In the first part of the project, a variety of feature sets are derived. Further, in Part-2, three different model selection criterion is implemented. The objective of Model Selection is to tune the number of states for each word HMM before testing on unseen data. In three methods: Log-likelihood using cross-validation folds (CV), Bayesian Information Criterion (BIC), Discriminative Information Criterion (DIC) are explored. Finally, the recognizer is and compare the effects the different combinations of feature sets and model selection criteria.

Data Description

The data in the /data/ directory was derived from the RWTH-BOSTON-104 Database.
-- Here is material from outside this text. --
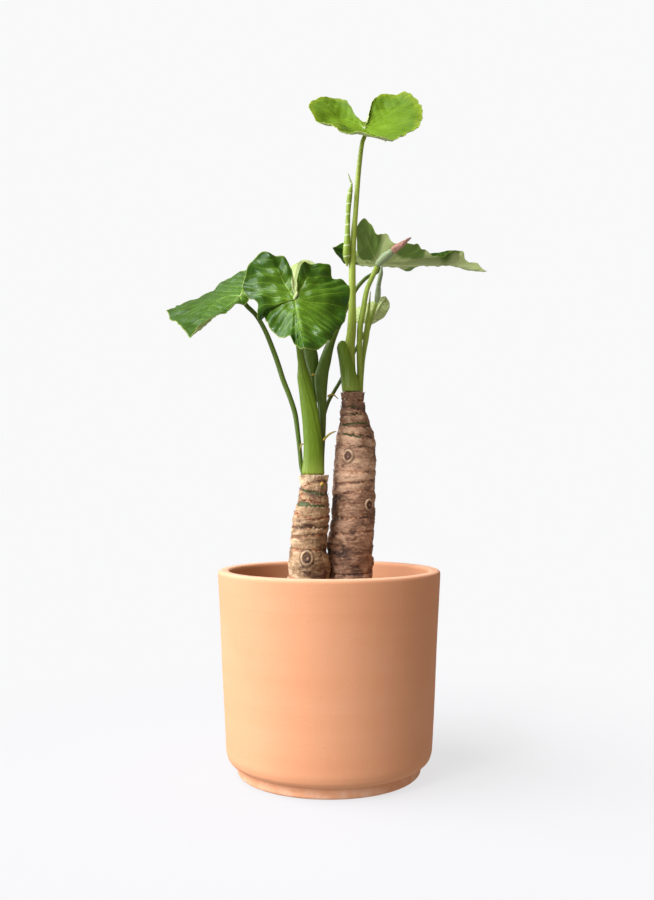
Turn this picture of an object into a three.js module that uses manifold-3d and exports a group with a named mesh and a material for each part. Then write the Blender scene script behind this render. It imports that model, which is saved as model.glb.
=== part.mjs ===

The hand positions (hand_condensed.csv) are pulled directly from the database boston104.handpositions.rybach-forster-dreuw-2009-09-25.full.xml.

The three markers are:

  • 0: speaker's left hand
  • 1: speaker's right hand
  • 2: speaker's nose
  • X & Y values of the video frame increase left-to-right and top-to-bottom.

For purposes of this project, the sentences have been pre-segmented into words based on slow motion examination of the files. These segments are provided in the train_words.csv and test_words.csv files in the form of start and end frames (inclusive).

The videos in the corpus include recordings from three different ASL speakers. The mappings for the three speakers to video are included in the speaker.csv file.

Requirements

This project requires Python 3 with NumPy, Pandas, matplotlib, SciPy, scikit-learn, jupyter and hmmlearn.

It is recommended to use Anaconda, a pre-packaged Python distribution that contains all of the necessary libraries and software for this project.

hmmlearn, Version 0.2.1, contains a bug-fix related to the log function, which is used in this project. This version can be directly from its repo with the following command:

pip install git+https://github.com/hmmlearn/hmmlearn.git

Files

  • asl_recognizer.ipynb - Main project notebook.

  • asl_recognizer.html – HTML export of the main notebook.

  • my_model_selectors.py – Contains model-selection class.

  • my_recognizer.py – Implements the recognizer.

License

Modified MIT License © Pranav Suri